[Information shown]

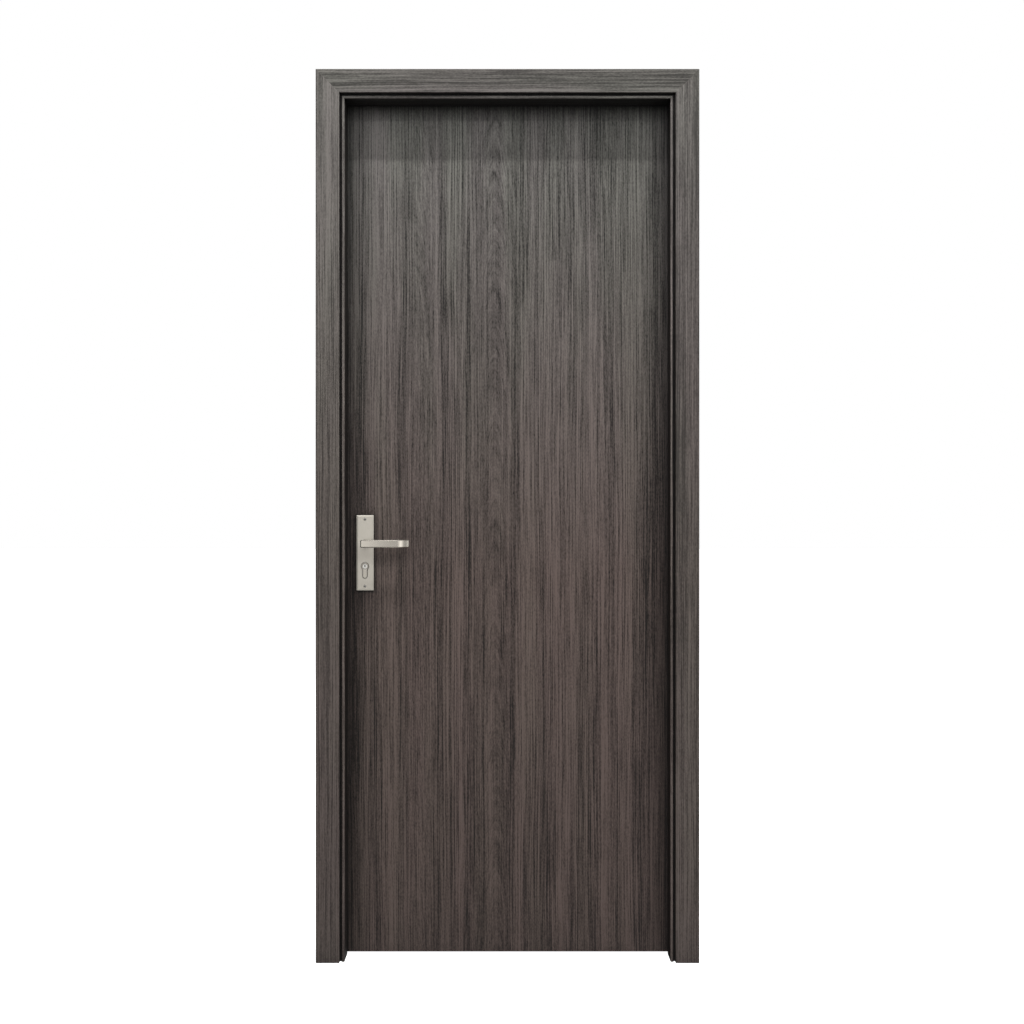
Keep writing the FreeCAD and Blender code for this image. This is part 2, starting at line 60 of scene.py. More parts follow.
class Graph:
    """Short calls that build the node tree of a material or a world."""

    def __init__(self, owner):
        owner.use_nodes = True
        self.owner = owner
        self.tree = owner.node_tree
        self.tree.nodes.clear()

    def put(self, kind, sockets=None, **settings):
        node = self.tree.nodes.new(kind)
        for key, value in settings.items():
            setattr(node, key, value)
        for key, value in (sockets or {}).items():
            if isinstance(value, bpy.types.NodeSocket):
                self.tree.links.new(value, node.inputs[key])
            else:
                node.inputs[key].default_value = value
        return node

    def axes(self, coordinates):
        """The x, y and z of one kind of texture coordinates."""
        place = self.put("ShaderNodeTexCoord").outputs[coordinates]
        return self.put("ShaderNodeSeparateXYZ", {0: place}).outputs

    def math(self, operation, first, second=0.0, third=0.0):
        sockets = {0: first, 1: second, 2: third}
        return self.put("ShaderNodeMath", sockets, operation=operation).outputs[0]

    def add(self, first, second):
        return self.math("ADD", first, second)

    def less(self, first, second):
        return self.math("SUBTRACT", first, second)

    def times(self, first, second):
        return self.math("MULTIPLY", first, second)

    def vector(self, x, y, z):
        return self.put("ShaderNodeCombineXYZ", {0: x, 1: y, 2: z}).outputs[0]

    def scaled(self, axes, scales):
        return self.vector(*(self.times(axis, scale) for axis, scale in zip(axes, scales)))

    def noise(self, place, detail=2.0, roughness=0.5):
        """A noise from 0 to 1 with a mean of one half, one unit to a cell."""
        sockets = {"Vector": place, "Scale": 1.0, "Detail": detail, "Roughness": roughness}
        return self.put("ShaderNodeTexNoise", sockets).outputs[0]

    def ramp(self, value, low, high, out_low=0.0, out_high=1.0, smooth=True):
        sockets = {0: value, 1: low, 2: high, 3: out_low, 4: out_high}
        kind = "SMOOTHSTEP" if smooth else "LINEAR"
        return self.put("ShaderNodeMapRange", sockets, interpolation_type=kind).outputs[0]

    def between(self, value, out_low, out_high):
        """The straight line from one number to another as a value goes from 0 to 1."""
        return self.ramp(value, 0.0, 1.0, out_low, out_high, smooth=False)

    def blend(self, amount, first, second):
        """A plain value between two others."""
        return self.math("MULTIPLY_ADD", self.less(second, first), amount, first)

    def sway(self, value, noise, strength):
        """A value moved up and down by a noise whose mean is one half."""
        return self.math("MULTIPLY_ADD", self.less(noise, 0.5), strength, value)

    def hump(self, value, centre, reach):
        """1 at the centre, falling away smoothly on both sides."""
        far = self.math("DIVIDE", self.less(value, centre), reach)
        return self.math("EXPONENT", self.times(self.times(far, far), -1.0))

    def mix(self, amount, first, second, blend="MIX"):
        node = self.put("ShaderNodeMix", data_type="RGBA", blend_type=blend)
        for index, value in ((0, amount), (6, first), (7, second)):
            if isinstance(value, bpy.types.NodeSocket):
                self.tree.links.new(value, node.inputs[index])
            elif index:
                node.inputs[index].default_value = (*value, 1.0)
            else:
                node.inputs[index].default_value = value
        return node.outputs[2]

    def dim(self, colour, amount):
        """A colour times a plain value."""
        return self.mix(1.0, colour, self.vector(amount, amount, amount), "MULTIPLY")

    def hollow(self, reach, samples):
        """1 in the open and less where another surface stands within reach."""
        sockets = {"Distance": reach}
        return self.put("ShaderNodeAmbientOcclusion", sockets, samples=samples).outputs["AO"]

    def bump(self, height, strength, distance):
        sockets = {"Height": height, "Strength": strength, "Distance": distance}
        return self.put("ShaderNodeBump", sockets).outputs[0]

    def surface(self, **sockets):
        named = {key.replace("_", " "): value for key, value in sockets.items()}
        shader = self.put("ShaderNodeBsdfPrincipled", named)
        self.put("ShaderNodeOutputMaterial", {"Surface": shader.outputs[0]})
        return self.owner


# Wood

WARM_WOOD = (0.0742, 0.0540, 0.0480)
GREY_WOOD = (0.0813, 0.0745, 0.0696)
WARM_BELOW, GREY_ABOVE = 0.95, 2.15
ROSY_TINT = (1.02, 0.99, 1.01)
OLIVE_TINT = (0.98, 1.01, 0.98)
WARM_TINT = 0.5
WOOD_MIDDLE, WOOD_SWING = 1.05, 0.90
WARM_SWING = 1.16
WOOD_SPECULAR = 0.3
WOOD_VALUES = (0.2, 0.9)
ROUGH_WOOD, SMOOTH_WOOD = 0.60, 0.46
WOOD_BUMP, WOOD_BUMP_DEPTH = 0.35, 0.0005

# Noise drawn out along the grain: cells to a metre across the grain and along it, detail, roughness
Strands = namedtuple("Strands", "across along detail roughness")

# Each kind of strand with its strength: long lines, dashes and broad bands, then arcs and growth bands
STRAIGHT_GRAIN = (
    (Strands(300.0, 0.9, 2.0, 0.7), 2.0),
    (Strands(340.0, 7.0, 1.0, 0.6), 1.4),
    (Strands(28.0, 0.6, 1.0, 0.5), 1.1),
)
ARCHED_GRAIN = (
    (Strands(700.0, 15.0, 2.0, 0.75), 2.4),
    (Strands(180.0, 1.5, 1.0, 0.5), 1.0),
)
GRAIN_MIDDLE = 0.55
PORES, PORE_STRENGTH = Strands(400.0, 60.0, 2.0, 0.8), 1.1
GRIT, GRIT_STRENGTH = Strands(380.0, 170.0, 0.0, 0.5), 0.5
OPEN_PORES = (0.50, 0.66)
PORE_DARKNESS, PORE_DEPTH = 0.12, 0.6
PATCHES = Strands(10.0, 1.1, 2.0, 0.5)
PATCH_EDGES = (0.35, 0.65)
PATCH_DRIFT = 5.0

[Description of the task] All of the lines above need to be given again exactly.

[Reply]
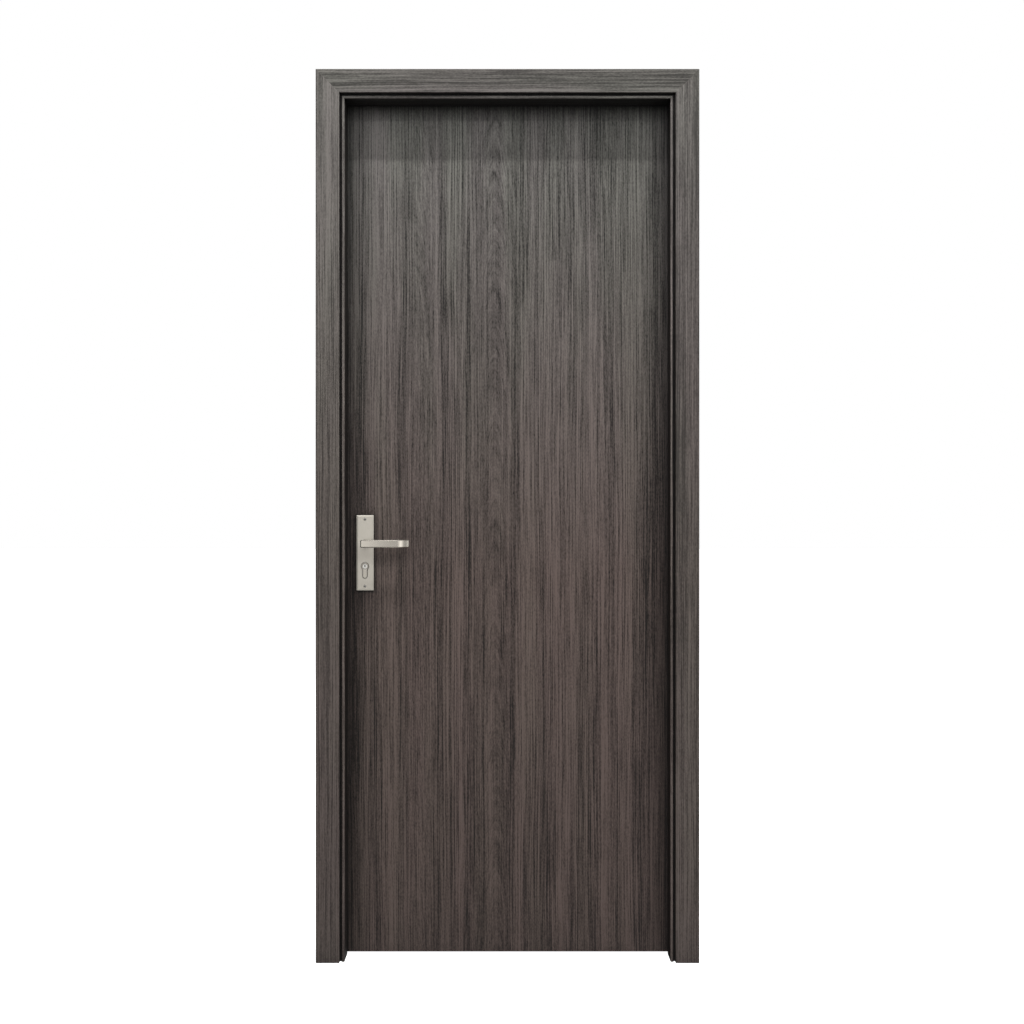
Keep writing the FreeCAD and Blender code for this image. This is part 2, starting at line 60 of scene.py. More parts follow.
class Graph:
    """Short calls that build the node tree of a material or a world."""

    def __init__(self, owner):
        owner.use_nodes = True
        self.owner = owner
        self.tree = owner.node_tree
        self.tree.nodes.clear()

    def put(self, kind, sockets=None, **settings):
        node = self.tree.nodes.new(kind)
        for key, value in settings.items():
            setattr(node, key, value)
        for key, value in (sockets or {}).items():
            if isinstance(value, bpy.types.NodeSocket):
                self.tree.links.new(value, node.inputs[key])
            else:
                node.inputs[key].default_value = value
        return node

    def axes(self, coordinates):
        """The x, y and z of one kind of texture coordinates."""
        place = self.put("ShaderNodeTexCoord").outputs[coordinates]
        return self.put("ShaderNodeSeparateXYZ", {0: place}).outputs

    def math(self, operation, first, second=0.0, third=0.0):
        sockets = {0: first, 1: second, 2: third}
        return self.put("ShaderNodeMath", sockets, operation=operation).outputs[0]

    def add(self, first, second):
        return self.math("ADD", first, second)

    def less(self, first, second):
        return self.math("SUBTRACT", first, second)

    def times(self, first, second):
        return self.math("MULTIPLY", first, second)

    def vector(self, x, y, z):
        return self.put("ShaderNodeCombineXYZ", {0: x, 1: y, 2: z}).outputs[0]

    def scaled(self, axes, scales):
        return self.vector(*(self.times(axis, scale) for axis, scale in zip(axes, scales)))

    def noise(self, place, detail=2.0, roughness=0.5):
        """A noise from 0 to 1 with a mean of one half, one unit to a cell."""
        sockets = {"Vector": place, "Scale": 1.0, "Detail": detail, "Roughness": roughness}
        return self.put("ShaderNodeTexNoise", sockets).outputs[0]

    def ramp(self, value, low, high, out_low=0.0, out_high=1.0, smooth=True):
        sockets = {0: value, 1: low, 2: high, 3: out_low, 4: out_high}
        kind = "SMOOTHSTEP" if smooth else "LINEAR"
        return self.put("ShaderNodeMapRange", sockets, interpolation_type=kind).outputs[0]

    def between(self, value, out_low, out_high):
        """The straight line from one number to another as a value goes from 0 to 1."""
        return self.ramp(value, 0.0, 1.0, out_low, out_high, smooth=False)

    def blend(self, amount, first, second):
        """A plain value between two others."""
        return self.math("MULTIPLY_ADD", self.less(second, first), amount, first)

    def sway(self, value, noise, strength):
        """A value moved up and down by a noise whose mean is one half."""
        return self.math("MULTIPLY_ADD", self.less(noise, 0.5), strength, value)

    def hump(self, value, centre, reach):
        """1 at the centre, falling away smoothly on both sides."""
        far = self.math("DIVIDE", self.less(value, centre), reach)
        return self.math("EXPONENT", self.times(self.times(far, far), -1.0))

    def mix(self, amount, first, second, blend="MIX"):
        node = self.put("ShaderNodeMix", data_type="RGBA", blend_type=blend)
        for index, value in ((0, amount), (6, first), (7, second)):
            if isinstance(value, bpy.types.NodeSocket):
                self.tree.links.new(value, node.inputs[index])
            elif index:
                node.inputs[index].default_value = (*value, 1.0)
            else:
                node.inputs[index].default_value = value
        return node.outputs[2]

    def dim(self, colour, amount):
        """A colour times a plain value."""
        return self.mix(1.0, colour, self.vector(amount, amount, amount), "MULTIPLY")

    def hollow(self, reach, samples):
        """1 in the open and less where another surface stands within reach."""
        sockets = {"Distance": reach}
        return self.put("ShaderNodeAmbientOcclusion", sockets, samples=samples).outputs["AO"]

    def bump(self, height, strength, distance):
        sockets = {"Height": height, "Strength": strength, "Distance": distance}
        return self.put("ShaderNodeBump", sockets).outputs[0]

    def surface(self, **sockets):
        named = {key.replace("_", " "): value for key, value in sockets.items()}
        shader = self.put("ShaderNodeBsdfPrincipled", named)
        self.put("ShaderNodeOutputMaterial", {"Surface": shader.outputs[0]})
        return self.owner


# Wood

WARM_WOOD = (0.0742, 0.0540, 0.0480)
GREY_WOOD = (0.0813, 0.0745, 0.0696)
WARM_BELOW, GREY_ABOVE = 0.95, 2.15
ROSY_TINT = (1.02, 0.99, 1.01)
OLIVE_TINT = (0.98, 1.01, 0.98)
WARM_TINT = 0.5
WOOD_MIDDLE, WOOD_SWING = 1.05, 0.90
WARM_SWING = 1.16
WOOD_SPECULAR = 0.3
WOOD_VALUES = (0.2, 0.9)
ROUGH_WOOD, SMOOTH_WOOD = 0.60, 0.46
WOOD_BUMP, WOOD_BUMP_DEPTH = 0.35, 0.0005

# Noise drawn out along the grain: cells to a metre across the grain and along it, detail, roughness
Strands = namedtuple("Strands", "across along detail roughness")

# Each kind of strand with its strength: long lines, dashes and broad bands, then arcs and growth bands
STRAIGHT_GRAIN = (
    (Strands(300.0, 0.9, 2.0, 0.7), 2.0),
    (Strands(340.0, 7.0, 1.0, 0.6), 1.4),
    (Strands(28.0, 0.6, 1.0, 0.5), 1.1),
)
ARCHED_GRAIN = (
    (Strands(700.0, 15.0, 2.0, 0.75), 2.4),
    (Strands(180.0, 1.5, 1.0, 0.5), 1.0),
)
GRAIN_MIDDLE = 0.55
PORES, PORE_STRENGTH = Strands(400.0, 60.0, 2.0, 0.8), 1.1
GRIT, GRIT_STRENGTH = Strands(380.0, 170.0, 0.0, 0.5), 0.5
OPEN_PORES = (0.50, 0.66)
PORE_DARKNESS, PORE_DEPTH = 0.12, 0.6
PATCHES = Strands(10.0, 1.1, 2.0, 0.5)
PATCH_EDGES = (0.35, 0.65)
PATCH_DRIFT = 5.0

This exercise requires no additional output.